2. Break Bread: Have meals with your volunteers regularly. This is meant to build relationships with them not to talk shop. Spend time getting to know their family and what it is that makes them tick. This will allow you to know them better and how to use them the best. This will also build up your relational bank with them so when you ask a crazy thing or bring a really radical idea to the table they will be behind you because they know you...they have broken bread with you.

3. Be ok with being wrong: I have said in the last 2 years more than ever in my life "I was wrong. I am sorry." Don't waste time arguing who is at fault. A pastor once told me "A great leader is quick to take blame and slow to take credit." What he was saying is even if its not your fault take the blame for it. And when something goes well give all the credit to your volunteer staff. And this leads me to number 4.

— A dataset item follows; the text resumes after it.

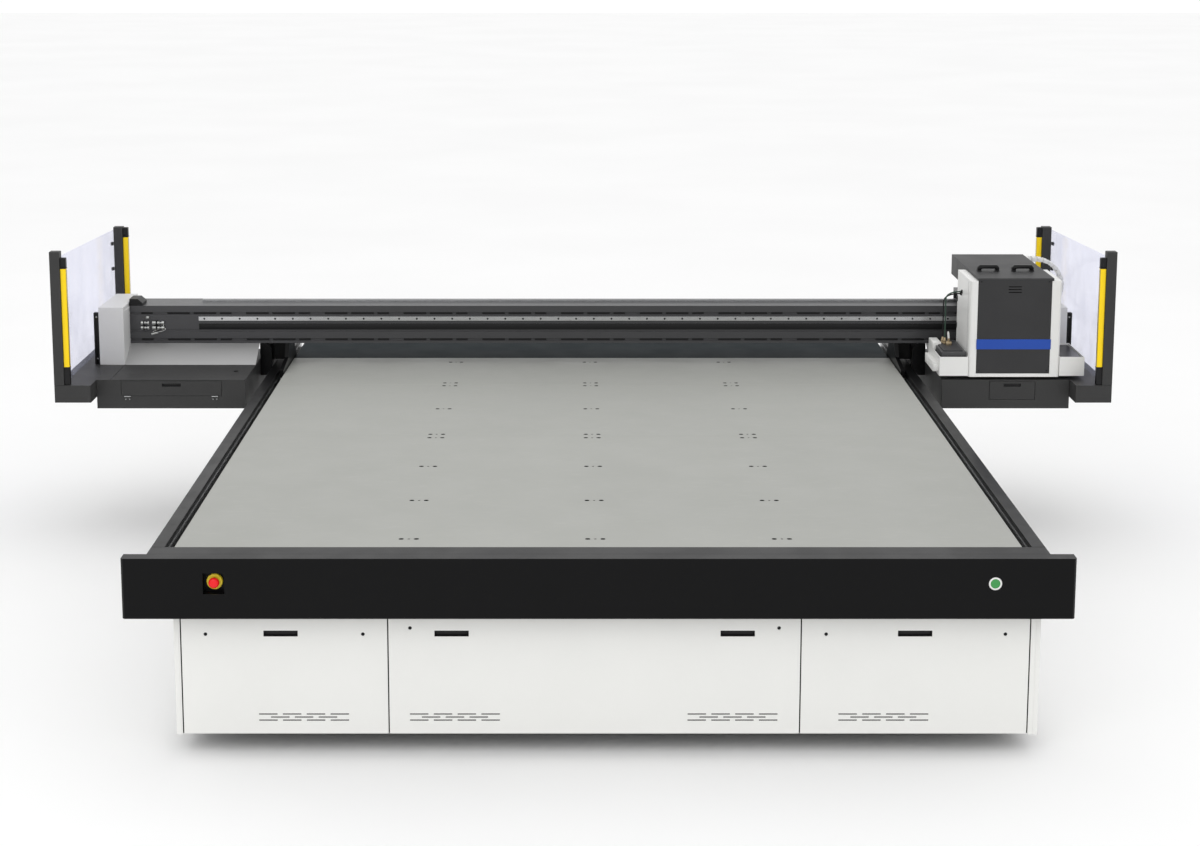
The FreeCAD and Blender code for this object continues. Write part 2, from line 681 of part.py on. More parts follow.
def make_beam():
    """The extruded cross beam with its slots, rails, magnet track and end caps."""
    beam = Made("gantry_beam", "-beam_half", bed_y("beam_front"), bed_z("beam_bottom"))
    outline = beam.sketch("YZ_Plane")
    slot = 8
    polygon(outline, [(0, 0), (0, 14), (slot, 14), (slot, 26), (0, 26),
                      (0, 62), (4, 62), (4, 74), (0, 74),
                      (0, 154), (slot, 154), (slot, 166), (0, 166),
                      (0, "beam_height"), ("beam_depth", "beam_height"), ("beam_depth", 0)])
    rectangle(outline, ("beam_wall", "beam_depth - beam_wall"), ("beam_wall", "beam_height - beam_wall"))
    beam.pad(outline, "2 * beam_half")
    front_z = (bed_z("beam_bottom + 122"), bed_z("beam_bottom + 144"))
    front_y = (bed_y("beam_front - 12"), bed_y("beam_front"))
    top_z = (bed_z("beam_bottom + beam_height"), bed_z("beam_bottom + beam_height + 14"))
    top_y = (bed_y("beam_front + 120"), bed_y("beam_front + 140"))
    rail_x = (-2018, "beam_half - 10")
    track_y = (bed_y("beam_front - 4"), bed_y("beam_front"))
    track_z = (bed_z("beam_bottom + 75"), bed_z("beam_bottom + 105"))
    node("beam_rails", group(block(rail_x, front_y, front_z), block(rail_x, top_y, top_z),
                             block(rail_x, track_y, track_z)))
    cap = Made("beam_end_caps", "-beam_half", bed_y("beam_front + 110"), top_z[0])
    outline = cap.sketch("XZ_Plane")
    top = 36
    polygon(outline, [(0, 0), (70, 0), (70, 14), (44, top), (0, top)])
    far = "2 * beam_half"
    polygon(outline, [(far, 0), (far, top), (far + " - 14", top), (far + " - 26", 14), (far + " - 26", 0)])
    cap.pad(outline, 110)


def make_legs():
    """Leg plates with curved edges beside the bed, on rail blocks, and the beam's brackets."""
    start = 3090
    foot = 520
    toe, shoulder = 40, 66
    neck_front, neck_back = 246, 466
    leg_half = 10
    leg_round = 30
    low = "channel_depth - block_top"
    block_y, block_length = (10, 390), 120
    block_half, block_low = 11, 52
    groove_half, groove_top = 7.3, 43.7
    coil_y, coil_z = (140, 380), (-54, -12)
    pieces = []
    legs = []
    for side in (-1, 1):
        rail = bed_x("%d * (bed_width / 2 + rail_inset)" % side)
        left = "%s - %d" % (rail, leg_half)
        leg = Made("leg", left, bed_y(start), bed_z("-channel_depth + " + low), False)
        legs.append(leg.body)
        outline = leg.sketch("YZ_Plane")
        rise = "beam_bottom + channel_depth - (%s)" % low
        polygon(outline, [(0, 0), (foot, 0), (foot, toe), (neck_back, shoulder), (neck_back, rise),
                          (neck_front, rise), (neck_front - 46, shoulder), (0, toe)])
        pad = leg.pad(outline, 2 * leg_half)
        leg.fillet(pad, leg_round, lambda one, two: along_x(one, two) and 150 < one.y < 480
                   and 20 < one.z < 100)
        for offset in block_y:
            near = start + offset
            far = near + block_length
            body = block(across(rail, block_half), (bed_y(near), bed_y(far)),
                         (bed_z(-block_low), bed_z("-block_top")))
            groove = block(across(rail, groove_half), (bed_y(near - 1), bed_y(far + 1)),
                           (bed_z(-block_low - 1), bed_z(-groove_top)))
            pieces.append(cut(body, groove))
        coil = across(bed_x("%d * (bed_width / 2 + rail_channel - 8)" % side), 3)
        pieces.append(block(coil, (bed_y(start + coil_y[0]), bed_y(start + coil_y[1])),
                            (bed_z(coil_z[0]), bed_z(coil_z[1]))))
    frame_half = "bed_width / 2 + rail_channel + frame_wall + knee_gap"
    knees = (("station_left_inner + 1", bed_x("-(%s)" % frame_half), 1),
             (bed_x(frame_half), "station_right_inner - 1", 0))
    for left, right, rounded in knees:
        knee = Made("knee", left, bed_y("beam_front + beam_depth - 6"), bed_z("-guard_drop"), False)
        legs.append(knee.body)
        outline = knee.sketch("XZ_Plane")
        width = "(%s) - (%s)" % (right, left)
        rectangle(outline, (0, width), (0, "beam_bottom + guard_drop"))
        pad = knee.pad(outline, "beam_depth - 6")
        doc.recompute()
        high = pad.Shape.BoundBox.ZMax - 1
        middle = pad.Shape.BoundBox.Center.x
        knee.fillet(pad, "knee_round", lambda one, two: abs(one.x - two.x) < 0.01
                    and min(one.z, two.z) > high and (one.x > middle) == bool(rounded))
    leg_face = "bed_width / 2 + rail_inset + %d" % leg_half
    knee_face = "%s + 1" % frame_half
    bridge_y = (bed_y("beam_front + bridge_inset"), bed_y("beam_front + beam_depth - 6"))
    bridge_z = (bed_z("bridge_low"), bed_z("beam_bottom"))
    for bridge_x in ((bed_x("-(%s)" % knee_face), bed_x("-(%s)" % leg_face)),
                     (bed_x(leg_face), bed_x(knee_face))):
        legs.append(block(bridge_x, bridge_y, bridge_z))
    node("gantry_legs", group(*legs))
    node("rail_blocks", group(*pieces))


def station_box(left, right):
    """The hollow box of a station."""
    return shell((left, right), (bed_y("station_front"), bed_y("station_back")),
                 (bed_z("-station_drop"), bed_z("station_top")), "station_wall", "closed")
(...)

4. Thank your leaders always!: Let them know you appreciate them and couldn't do the ministry without them. You know it. They know it but it needs to be said more than twice a year. Drop a thank you note in the mail for them. Let them know what they do is worthwhile and noticed.

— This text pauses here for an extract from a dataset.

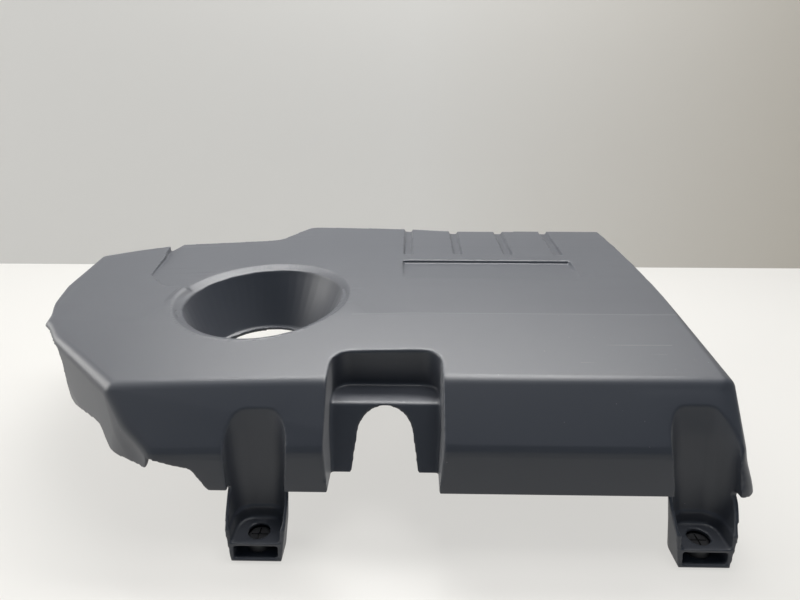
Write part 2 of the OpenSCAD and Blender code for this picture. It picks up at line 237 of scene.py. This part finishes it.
camera = {"place": (0.0505, -0.5345, 0.335), "down": 21.7, "left": 1.1, "pixels": 600.0, "frameWidth": 800.0}


def setCamera():
    bpy.ops.object.camera_add(location=camera["place"],
                              rotation=(math.radians(90 - camera["down"]), 0, math.radians(camera["left"])))
    view = bpy.context.object
    view.data.sensor_width = 36.0
    view.data.lens = 36.0 * camera["pixels"] / camera["frameWidth"]
    view.data.clip_start = 0.01
    bpy.context.scene.camera = view
    print("camera set")


# The cover: the solid is trimmed, remeshed finely and fitted to the real moulding's crowned form

coverShape = {
    "voxel": 1.05 * mm,
    "quickVoxel": 2.4 * mm,
    "smooth": 2,
    "factor": 0.5,
    # places that are smoothed more: iterations and box in millimetres, like all places in coverFit
    "soft": {"notchRim": (12, ((-24, 88), (-200, -106), (60, 140))),
             "stepEnd": (14, ((-186, -152), (-40, 14), (112, 140)))},
    "faces": 194000,
}

# Slopes are in degrees, places and lengths in millimetres
coverFit = {
    "creaseY": -60.5,
    "creaseZ": 134.5,
    "ridgeX": 50.0,
    "sideFall": 1.8,
    "frontSlope": 6.5,
    "flatDeck": 2.0,             # slopes of the solid behind the crease
    "flatWing": 4.5,
    "deckSlope": 4.5,            # and those of the moulding, whose deck is crowned
    "crownRadius": 2750.0,
    "wingSlope": 4.25,
    "deckDepth": (60, 25),       # below the top, where the lift of the deck starts and is full
    "wingEnd": -150,             # the wing lies to the left of this
    "margin": 0.05,              # kept free inside the solid's box
}

# Plan moves, each as places and their shifts: of the rear edge, the step, the recess and the grooves
planFit = {
    "rearEdge": {-292: 0, -285: 0, -226: -14, -221: 9, -163: 3.5, -115: 0},
    "rearStart": (50, 98),
    "step": {35.5: -215.5, 134.5: -228.5},
    "stepReach": (4, 34),
    "stepShift": {30: 2.7, 120: 5.5},
    "stepStart": (0, 30),
    "recess": {-60: 0, 5: -5, 20: -6.5, 72: -6.5, 92.5: -8, 140: -6, 195: 0},
    "recessLeft": (8, 36),
    "recessRight": (225, 262),
    "recessFront": (-40, 10),
    "recessShift": -2.5,
    "grooveStart": (74, 91),
    "grooveShift": 0.5,
    "grooveSlant": -0.0153,
    "firstGroove": 45,
}

# The right front leg's channel leans to the left, and its top stands a little higher
legFit = {
    "x": 257,
    "left": (25, 52),
    "right": (18, 27),
    "behind": (-140, -120),
    "above": (116, 126),
    "foot": 26,
    "lean": 4.5,
    "topStart": (85, 106),
    "topEnd": (111, 119),
    "rise": 2.4,
    "back": 0.77,                # the skirt's run for each millimetre of that rise
}

funnelFit = {
    "oldMiddle": (-82.0, -42.5),
    "oldLean": (-0.75, -2.7),    # drift of the axis from the hole to the rim
    "newMiddle": (-90.0, -19.5),
    "newLean": (3.3, 0.0),
    "oldHole": 84.0,
    "oldNeck": 86.5,
    "oldHeight": 48.0,           # from the hole to the rim
    "oldRim": 131.8,             # height of the rim at the funnel's middle
    "oldChamfer": (75.5, 5.0, 2.5),      # outer radius, width and depth of the rim's chamfer
    "newHole": 71.0,
    "newNeck": 77.0,
    "lowest": 70.0,              # what lies lower isn't moved
    "grow": (1.23, 1.057),       # growth of the radius at the hole and at the rim
    "rim": 81.0,                 # all inside this radius moves as one
    "core": (80, 84),            # radii between which the funnel's own heights end
    "front": 101.0,              # radius at which the move ends in front, and how much later it ends behind
    "behind": 50.0,
    "ring": (74.5, 81.0, 3.5),   # inner and outer radius and depth of the sloping ring
}

# New lower edges of the slanting side and of the left side, as distance along the side and height
skirtTrim = [
    {"start": (-160.0, -152.5), "end": (-269.5, -57.5), "half": 45.0,
     "edge": [(2, 64), (6, 64), (13, 69.7), (17, 74.6), (22, 78), (33, 78), (54, 76), (78, 71.5), (86, 73.5),
              (87, 92.5), (91.4, 105.6), (99.3, 115), (114, 118), (146, 119.5)]},
    {"start": (-285.0, -62.0), "end": (-285.0, 12.5), "half": 35.0,
     "edge": [(0, 119.5), (44, 119.5), (75, 106)]},
]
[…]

5. Read Read Read: Read everything you can get your hands on about leadership, Children's Ministry and whatever else you can! Not every reader is a leader but every leader is a reader! A few books that I suggest for your first year:

  • I Blew it by Brian Dollar
  • Deep and Wide by Andy Stanley 
  • Shift by Brian Haynes
  • Courageous Leadership by Bill Hybels 
  • The Gospel, Football and Zombies by Regie Joiner

I am excited to hear and see how you lead the ministry God has given you! As Bonnie mentioned this social media site is an amazing tool for questions, prayers, ideas, and just good fellowship with like minded people. Don't be afraid to ask questions on here there are a ton of well seasoned and experienced people on here that are willing to share their knowledge you just have to ask. So WELCOME to the CM Club!! You're going to do great!